*Given exercise*
Write the data out again in full, with no departure from the original.

*Information provided*
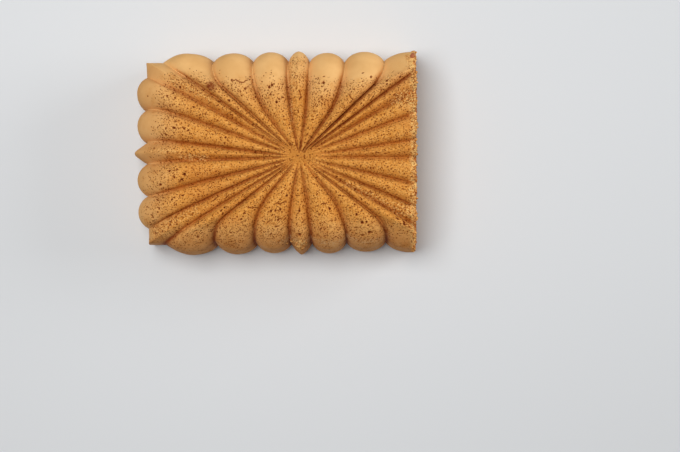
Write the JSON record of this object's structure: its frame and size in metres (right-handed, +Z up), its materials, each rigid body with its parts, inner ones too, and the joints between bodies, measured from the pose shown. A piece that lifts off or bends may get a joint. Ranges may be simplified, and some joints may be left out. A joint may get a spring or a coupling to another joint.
{
  "type": "hazelnut cake",
  "caption": "Brown nut loaf cake from a fluted tin, lying ribs up, its rounded ribs running to one point on the top, one end cut off straight.",
  "frame": {"origin": "the middle of the cake's length and width, on the surface that it stands on", "axes": "+X along the loaf to its cut end, +Y across it, +Z up from the base crust to the ribbed top"},
  "size_m": [0.187, 0.1358, 0.065],
  "materials": {
    "crust": "matte"
  },
  "bodies": {
    "root": {"cake": "crust"}
  },
  "joints": []
}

*Output for this exercise*
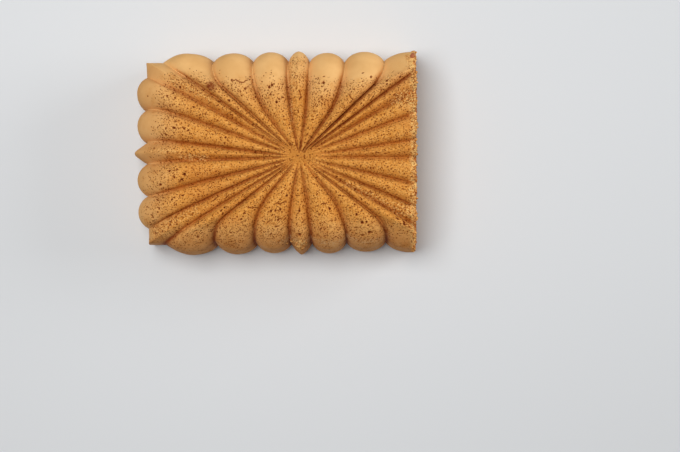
Write the JSON record of this object's structure: its frame and size in metres (right-handed, +Z up), its materials, each rigid body with its parts, inner ones too, and the joints between bodies, measured from the pose shown. A piece that lifts off or bends may get a joint. Ranges may be simplified, and some joints may be left out. A joint may get a spring or a coupling to another joint.
{
  "type": "hazelnut cake",
  "caption": "Brown nut loaf cake from a fluted tin, lying ribs up, its rounded ribs running to one point on the top, one end cut off straight.",
  "frame": {"origin": "the middle of the cake's length and width, on the surface that it stands on", "axes": "+X along the loaf to its cut end, +Y across it, +Z up from the base crust to the ribbed top"},
  "size_m": [0.187, 0.1358, 0.065],
  "materials": {
    "crust": "matte"
  },
  "bodies": {
    "root": {"cake": "crust"}
  },
  "joints": []
}